The Calgary Police Service Annual Report is due to be presented before the city’s committee on Community and Protective Services this Wednesday.
“The COVID pandemic, public health restrictions, and budget uncertainty in 2020 had a significant impact on the Service’s ability to recruit, train and hire new officers. Hiring was far below attrition; by the end of 2020 there were over 100 sworn vacancies resulting in increased workload for existing officers,” writes the Commission.
Following wide-spread protests and riots in the US and Canada over the death of George Floyd in 2020, Calgary Mayor Naheed Nenshi spearheaded a push to defund the city’s police force by up to $20 million.
Nenshi was joined by councillors Evan Woolley, Gian-Carlo Carra and George Chahal in supporting the motion to relocate police funds.
While the motion did not pass in its original form, city council eventually voted to pull $8 million in funds from city reserves and the official police budget submission also included a voluntary $8 million dedication for alternative policing initiatives.
The Commission’s report also makes mention of Calgary Police’s engagement with “with advocacy groups such as Black Lives Matter (BLM) and Walk for Freedom to promote peaceful and constructive interactions in the community.”
In 2020, Calgary Police also noted that gun and gang crime in the city “was of particular concern.”
“There were 112 shooting events, representing a forty percentincrease over the five-year average.
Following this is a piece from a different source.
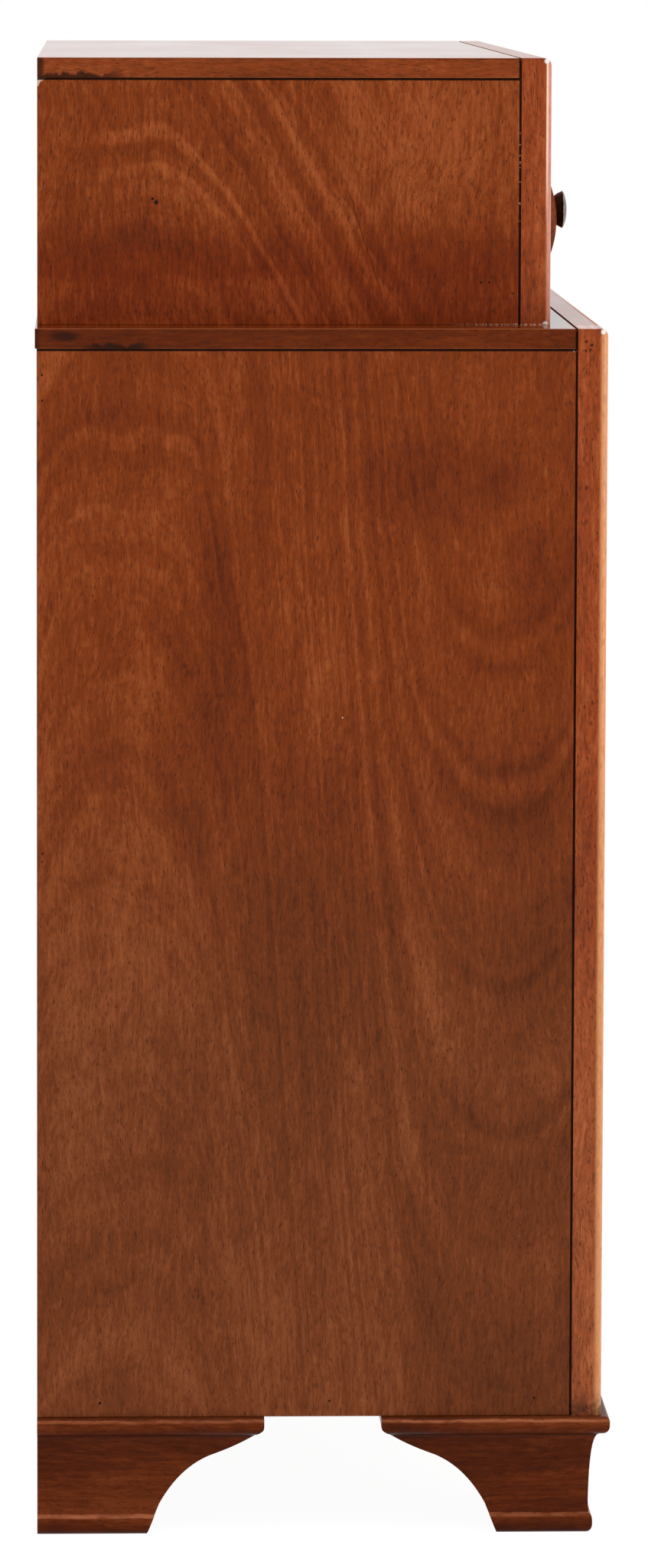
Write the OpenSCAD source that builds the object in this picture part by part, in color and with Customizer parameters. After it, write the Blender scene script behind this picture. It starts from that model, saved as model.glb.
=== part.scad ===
// Step-back chest of drawers on bracket feet.
// The front faces -Y, +Z is up, and the origin is on the floor under the middle.

/* [Overall] */
// Height from the floor to the top of the deck
total_h = 1224; // [1200:2:1240]
// Width of the lower case over its end panels
case_w = 900; // [860:10:960]
// Depth of the lower case, from its back to the face frame
case_d = 468; // [456:2:480]
// Height of the ledge from the floor
ledge_z = 1004; // [990:2:1010]
// Height of the bracket feet
foot_h = 101; // [96:1:105]
// Depth of the ledge in front of the deck
ledge_front = 44; // [36:1:50]
// Width of the ledge at each end
ledge_side = 46; // [40:1:56]

/* [Boards] */
// Thickness of the lower end panels
side_t = 20; // [18:0.5:22]
// Thickness of the deck end panels
deck_side_t = 18; // [16:0.5:20]
// Thickness of the two top plates
top_t = 16.5; // [15:0.5:18]
// How far the lower top plate stands out behind the case
top_back = 1.5; // [1:0.5:3]
// Thickness of the bottom boards
bottom_t = 12; // [10:1:14]
// Thickness of the back panels and dust panels
back_t = 6; // [5:0.5:7]
// Width of the shallow grooves where the boards meet
quirk = 2; // [1.2:0.1:2.2]

/* [Face frames] */
// Thickness of the face frames, front to back
frame_d = 25; // [24:0.5:28]
// Width of the lower stiles
stile_w = 42; // [38:1:46]
// Width of the deck stiles
deck_stile_w = 26; // [24:1:30]
// Height of the lower top rail
top_rail_h = 34; // [30:1:38]
// Height of the rails between the lower drawers
rail_h = 18; // [16:1:20]
// Height of the lower bottom rail
bottom_rail_h = 30; // [28:1:32]
// Height of the deck top rail
deck_top_rail_h = 22; // [20:1:24]
// Height of the deck bottom rail
deck_bottom_rail_h = 30; // [28:1:32]
// Width of the upright between the deck drawers
mullion_w = 22; // [18:1:26]
// Rounding of the upright outer edges
edge_r = 6; // [4:0.5:8]
// Rounding of the top front edges
top_edge_r = 7; // [4:0.5:9]

/* [Drawers] */
// Gap round each drawer front
drawer_gap = 1.5; // [1:0.25:2]
// Thickness of the lower drawer fronts
front_t = 20; // [18:0.5:22]
// Height that each lower drawer gains on the one above
drawer_step = 15; // [0:1:16]
// Radius of the bead round the lower drawer fronts
bead_r = 2; // [1.5:0.25:2.5]
// Thickness of the drawer sides and backs
box_t = 12; // [10:0.5:14]
// Clear space behind each drawer box
rear_gap = 20; // [16:1:40]
// Number of dovetails at each lower drawer corner
dovetails = 5; // [3:1:6]

/* [Ogee deck fronts] */
// How far the belly stands out past the face frame
crest_out = 6.5; // [6:0.5:11]
// Height of the belly above the lower edge of the front
crest_up = 54; // [50:0.5:56]
// Radius of the belly
crest_r = 85; // [80:1:90]
// How far the hollow runs in behind the face frame
trough_in = 5; // [3:0.5:6]
// Height from the belly up to the hollow
trough_up = 76; // [72:1:80]

/* [Knobs] */
// Diameter of the knobs
knob_d = 32; // [30:0.5:36]
// Length of the knobs
knob_len = 23.5; // [23:0.1:28]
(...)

The CPS is an active member of the Community Based Public Safety Task Force, formed to address the increase in gun and gang-related violence,” claimed the report.
“In April 2020, the Firearms Investigative Team (FIT) was created in response to the increase in firearm activity to track, trace, and investigate every crime gun seized by the CPS. There were 1191 guns seized by CPS in 2020 and of those, 507 were deemed to be crime guns.”